In the previous post I mentioned only about the 4% rule of thumb, but if you want to delve into other techniques, there is some interesting commentary and math on options out there, such as:

  • The basic 4% rule of thumb
  • a CAPE-based SWR – the Shiller PE ratio for the S&P 500 is around 32 currently, so with a=0.01, b=0.5, the SWR=2.56%. This would vary with market conditions.
  • 1/life expectancy, or variations on this based on the Bogleheads Variable Percentage Withdrawal rules. Let’s say a North American female of 40 is doing this, so with another great 45 years ahead, simply say 1/45=2.22%. This percentage would grow over time (sadly).

The table below summarizes some approaches and their impacts. Let’s say in January you calculate the SWR on a $25,000 balance as your plan for the year, as you would calculate your own annual expenses from your portfolio. With the total annual grant amount set, given certain minimums you can set up some grant frequency options.

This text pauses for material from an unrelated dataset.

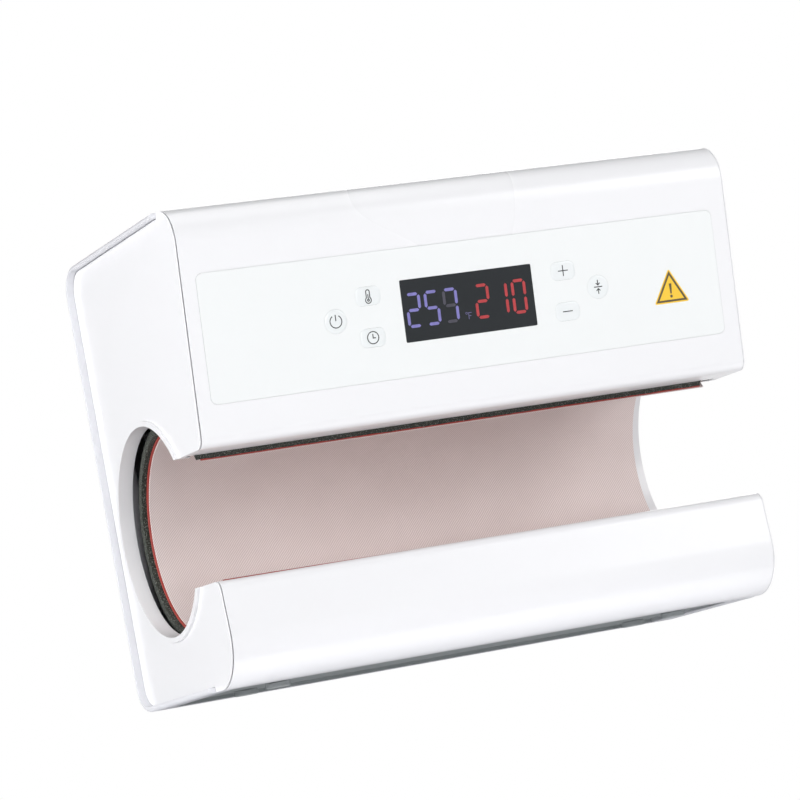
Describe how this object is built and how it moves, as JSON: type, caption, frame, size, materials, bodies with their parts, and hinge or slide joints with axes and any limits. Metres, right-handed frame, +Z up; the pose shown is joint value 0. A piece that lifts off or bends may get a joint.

Clearly you could reduce the frequency of the smaller grants if you prefer, or not give at all in a certain year or deplete the whole thing if you tire of it. The point is that the DAF is a sandbox where you can experiment with your “assets under management” to see what suits you the best psychologically. If you operate a DAF for many years before you transition to a lower income status, you will be educated and positioned more successfully for managing your other assets you will use to maintain yourself. Practice makes the master.

Conclusion

Ah, to have considered sooner these refinements on when and how to choose and manage a DAF. Another decade or two operating a tool such as this would have made me much wiser (a low bar). Perhaps a DAF will fit into your toolbox and suit your life goals at some appropriate time.